## Given exercise
Pull out every line below that holds the word "picture".
^^^^^^^^^^^^^^^^
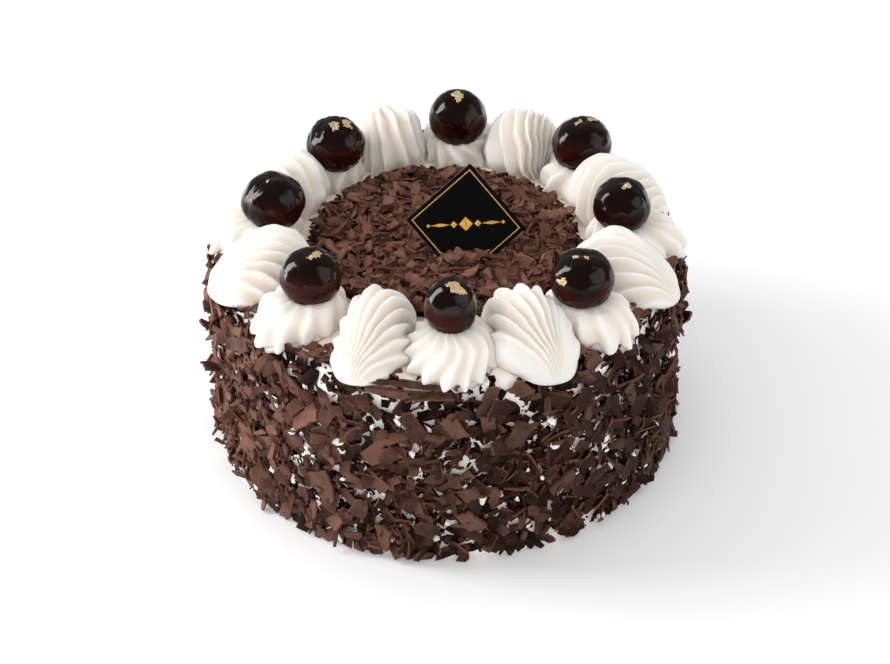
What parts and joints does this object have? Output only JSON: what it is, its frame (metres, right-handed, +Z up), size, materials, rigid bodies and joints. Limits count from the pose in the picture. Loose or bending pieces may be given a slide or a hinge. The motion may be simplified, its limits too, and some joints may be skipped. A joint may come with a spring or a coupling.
{
  "type": "black forest cake",
  "caption": "Round cream-coated cake covered in chocolate shavings, with a ring of piped cream, dark glazed cherries and a small card standing in the top.",
  "frame": {"origin": "centre of the flat base, which stands on the table", "axes": "+Z up, the front of the cake faces -Y and +X is to the right seen from the front"},
  "size_m": [0.1865, 0.1851, 0.1132],
  "materials": {
    "chocolate": "dark chocolate shavings over white cream",
    "cream": "soft satin whipped cream",
    "cherry": "wet glazed black cherry with flecks of gold leaf",
    "card": "matt black card with a thin gold border"
  },
  "bodies": {
    "root": {"cake_body": "chocolate", "cream_shell_1": "cream", "cream_shell_2": "cream", "cream_shell_3": "cream", "cream_shell_4": "cream", "cream_shell_5": "cream", "cream_shell_6": "cream", "cream_shell_7": "cream", "cream_shell_8": "cream", "cream_rosette_1": "cream", "cream_rosette_2": "cream", "cream_rosette_3": "cream", "cream_rosette_4": "cream", "cream_rosette_5": "cream", "cream_rosette_6": "cream", "cream_rosette_7": "cream", "cream_rosette_8": "cream", "cherry_1": "cherry", "cherry_2": "cherry", "cherry_3": "cherry", "cherry_4": "cherry", "cherry_5": "cherry", "cherry_6": "cherry", "cherry_7": "cherry", "cherry_8": "cherry", "card": "card"}
  },
  "joints": []
}
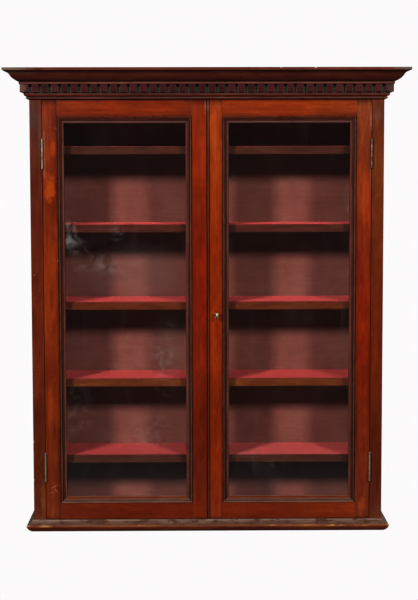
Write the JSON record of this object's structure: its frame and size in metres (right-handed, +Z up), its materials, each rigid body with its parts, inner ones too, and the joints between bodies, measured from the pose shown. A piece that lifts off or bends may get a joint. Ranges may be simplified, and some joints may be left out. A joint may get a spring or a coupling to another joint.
{
  "type": "wall mounted display case",
  "caption": "Mahogany wall display case with a dentil cornice, inset glazed doors on brass butts, cloth-lined shelves, a keyed lock and barrel bolts.",
  "frame": {"origin": "centre of the four wall fixing holes, on the plane of the back of the case", "axes": "+Z up, +Y into the wall, -Y towards the viewer, +X to the viewer's right"},
  "size_m": [1.0384, 0.302, 1.2066],
  "materials": {
    "case_mahogany": "satin polish",
    "front_mahogany": "worn satin polish",
    "door_mahogany": "glossy polish",
    "moulding_mahogany": "satin polish",
    "back_pine": "unfinished",
    "red_baize": "faded baize",
    "glass": "clear",
    "steel": "dull",
    "brass": "tarnished"
  },
  "bodies": {
    "case": {"back_boards": "back_pine", "back_lining": "red_baize", "base_moulding_front": "front_mahogany", "base_moulding_returns": "front_mahogany", "bed_moulding": "front_mahogany", "bottom_board": "case_mahogany", "case_screws": "steel", "crown_front": "front_mahogany", "crown_returns": "front_mahogany", "dentil_band": "front_mahogany", "door_stops": "moulding_mahogany", "floor_lining": "red_baize", "frieze_rail": "front_mahogany", "hanging_rail_bottom": "back_pine", "hanging_rail_top": "back_pine", "hinge_frame_leaves": "brass", "hinge_pins": "brass", "pilaster_left": "front_mahogany", "pilaster_right": "front_mahogany", "plinth_rail": "front_mahogany", "shelf_1": "case_mahogany", "shelf_2": "case_mahogany", "shelf_3": "case_mahogany", "shelf_4": "case_mahogany", "shelf_5": "case_mahogany", "shelf_lining_1": "red_baize", "shelf_lining_2": "red_baize", "shelf_lining_3": "red_baize", "shelf_lining_4": "red_baize", "shelf_lining_5": "red_baize", "side_panel_left": "case_mahogany", "side_panel_right": "case_mahogany", "top_board": "case_mahogany"},
    "left_door": {"left_door_bolt_cases": "brass", "left_door_bottom_rail": "door_mahogany", "left_door_glass": "glass", "left_door_glazing_beads": "moulding_mahogany", "left_door_hinge_leaves": "brass", "left_door_hinge_stile": "door_mahogany", "left_door_meeting_stile": "door_mahogany", "left_door_moulding": "moulding_mahogany", "left_door_screws": "steel", "left_door_top_rail": "door_mahogany"},
    "right_door": {"right_door_bottom_rail": "door_mahogany", "right_door_glass": "glass", "right_door_glazing_beads": "moulding_mahogany", "right_door_hinge_leaves": "brass", "right_door_hinge_stile": "door_mahogany", "right_door_meeting_stile": "door_mahogany", "right_door_moulding": "moulding_mahogany", "right_door_screws": "steel", "right_door_top_rail": "door_mahogany", "lock_case": "steel", "lock_cover": "steel", "escutcheon": "brass"},
    "lock_bolt": {"lock_bolt": "steel"},
    "key": {"key": "steel"},
    "door_bolt_top": {"door_bolt_top": "brass"},
    "door_bolt_bottom": {"door_bolt_bottom": "brass"}
  },
  "joints": [
    {"name": "left_door_hinge", "type": "hinge", "parent": "case", "child": "left_door", "pos_m": [-0.42545, -0.243, 0], "axis": [0, 0, -1], "range_deg": [0, 180]},
    {"name": "right_door_hinge", "type": "hinge", "parent": "case", "child": "right_door", "pos_m": [0.42545, -0.243, 0], "axis": [0, 0, 1], "range_deg": [0, 180]},
    {"name": "key_turn", "type": "hinge", "parent": "right_door", "child": "key", "pos_m": [0.024, -0.24, -0.032], "axis": [0, 1, 0], "range_deg": [0, 90]},
    {"name": "lock_bolt_slide", "type": "slide", "parent": "right_door", "child": "lock_bolt", "axis": [-1, 0, 0], "range_m": [0, 0.0065]},
    {"name": "top_bolt_slide", "type": "slide", "parent": "left_door", "child": "door_bolt_top", "axis": [0, 0, 1], "range_m": [0, 0.01]},
    {"name": "bottom_bolt_slide", "type": "slide", "parent": "left_door", "child": "door_bolt_bottom", "axis": [0, 0, -1], "range_m": [0, 0.01]}
  ],
  "couplings": [
    {"joint": "key_turn", "follows": "lock_bolt_slide", "rad_per_m": 241.5}
  ]
}
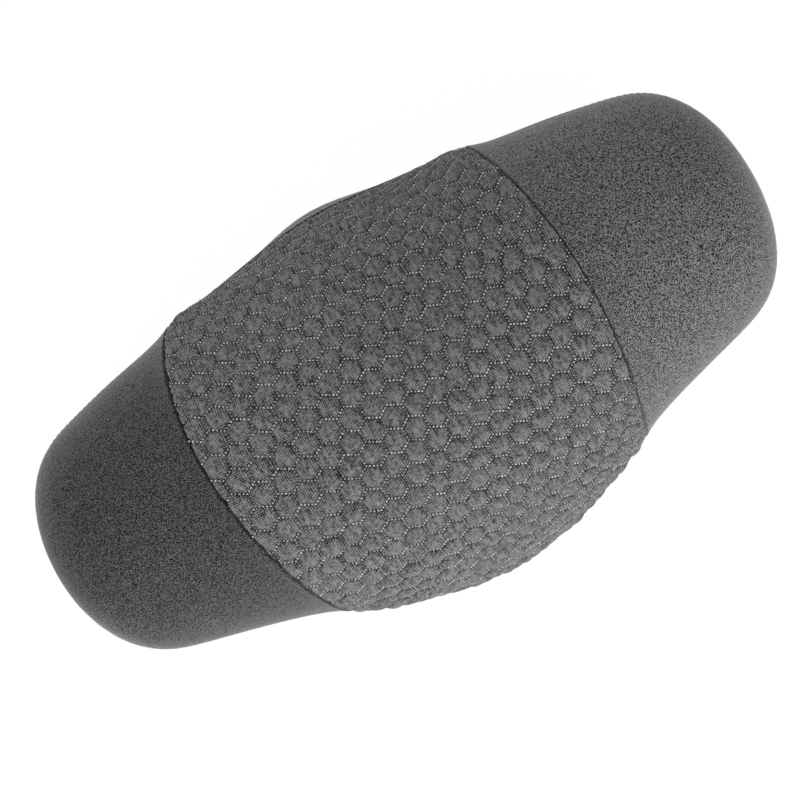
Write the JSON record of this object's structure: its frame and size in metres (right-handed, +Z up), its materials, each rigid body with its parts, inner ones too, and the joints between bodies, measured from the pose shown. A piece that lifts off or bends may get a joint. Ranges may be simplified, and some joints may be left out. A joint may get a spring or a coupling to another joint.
{
  "type": "neck roll pillow",
  "caption": "Soft round pillow roll with a swelling hexagon-quilted middle between two plain rounded ends and a plain back, for resting the neck in a seat.",
  "frame": {"origin": "middle of the small flat spot on the back, on the surface that the roll lies on, at the bottom centre of the bounding box", "axes": "+X along the roll to its right end, +Z up through the quilted crown, +Y across the roll towards the side that its two ends lie nearer to"},
  "size_m": [0.3004, 0.152, 0.1465],
  "materials": {
    "filling": "open-cell foam, matt, off-white",
    "quilted_knit": "thick grey melange double knit, quilted in hexagons with pale tuck stitches",
    "plain_knit": "plain dark grey melange knit, slightly napped",
    "seam_thread": "black polyester sewing thread, matt"
  },
  "bodies": {
    "root": {"foam_filling": "filling", "quilted_front_panel": "quilted_knit", "left_end_panel": "plain_knit", "right_end_panel": "plain_knit", "back_panel": "plain_knit", "left_cross_seam_thread": "seam_thread", "right_cross_seam_thread": "seam_thread", "edge_seam_thread": "seam_thread"}
  },
  "joints": []
}
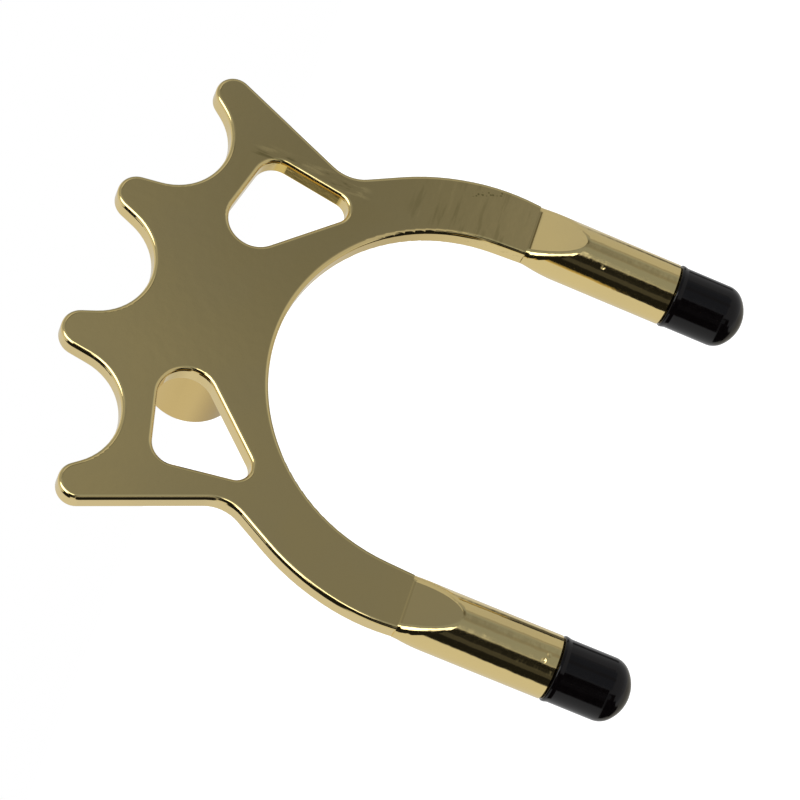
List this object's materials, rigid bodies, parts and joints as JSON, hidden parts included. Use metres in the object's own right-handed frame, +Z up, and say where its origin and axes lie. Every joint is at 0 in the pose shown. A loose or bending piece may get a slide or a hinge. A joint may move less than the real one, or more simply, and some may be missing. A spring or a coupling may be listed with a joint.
{
  "type": "cue rest head",
  "caption": "Bridge head for a cue rest: brass plate with pronged cue notches over an arch, round legs with rubber feet and a socket behind for the stick.",
  "frame": {"origin": "centre of the stick socket's mouth, on the bore's axis", "axes": "+Y along the socket, the way the stick leaves; the plate's front faces -Y; +Z up to the prongs; +X across"},
  "size_m": [0.0998, 0.037, 0.1271],
  "materials": {
    "brass_head": "mirror-polished plating",
    "brass_socket": "mirror-polished plating",
    "foot_rubber": "glossy"
  },
  "bodies": {
    "head": {"head_casting": "brass_head", "stick_socket": "brass_socket"},
    "foot_cap_left": {"foot_cap_left": "foot_rubber"},
    "foot_cap_right": {"foot_cap_right": "foot_rubber"}
  },
  "joints": [
    {"name": "foot_cap_left_pull", "type": "slide", "parent": "head", "child": "foot_cap_left", "axis": [0, 0, -1], "range_m": [0, 0.013]},
    {"name": "foot_cap_right_pull", "type": "slide", "parent": "head", "child": "foot_cap_right", "axis": [0, 0, -1], "range_m": [0, 0.013]}
  ]
}
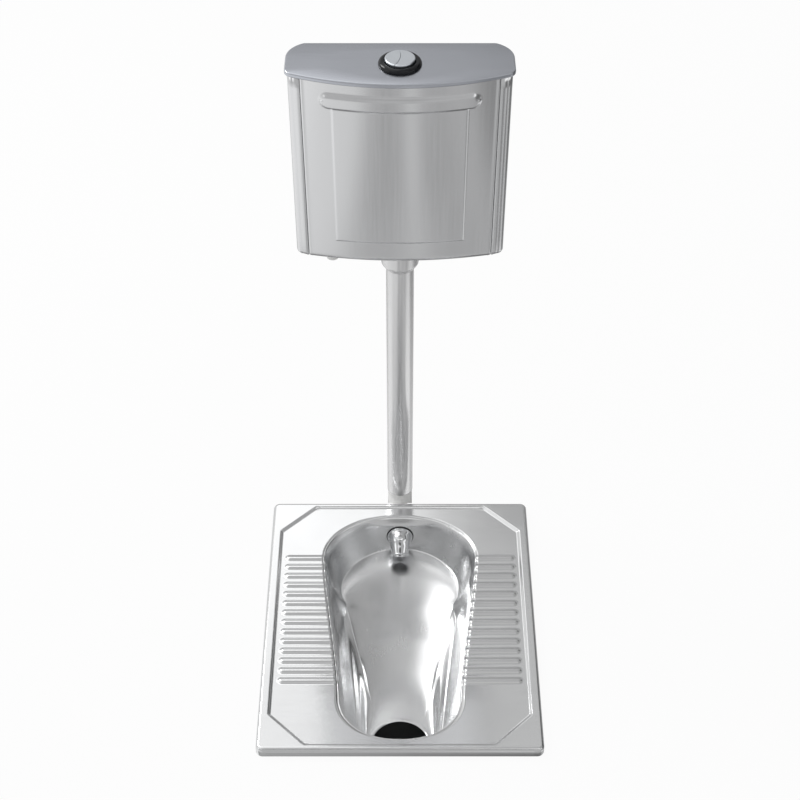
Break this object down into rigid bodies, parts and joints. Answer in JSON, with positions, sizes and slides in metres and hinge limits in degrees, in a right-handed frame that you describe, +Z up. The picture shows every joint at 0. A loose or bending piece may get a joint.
^^^^^^^^^^^^^^^^
## Solution for this problem
What parts and joints does this object have? Output only JSON: what it is, its frame (metres, right-handed, +Z up), size, materials, rigid bodies and joints. Limits count from the pose in the picture. Loose or bending pieces may be given a slide or a hinge. The motion may be simplified, its limits too, and some joints may be skipped. A joint may come with a spring or a coupling.
Break this object down into rigid bodies, parts and joints. Answer in JSON, with positions, sizes and slides in metres and hinge limits in degrees, in a right-handed frame that you describe, +Z up. The picture shows every joint at 0. A loose or bending piece may get a joint.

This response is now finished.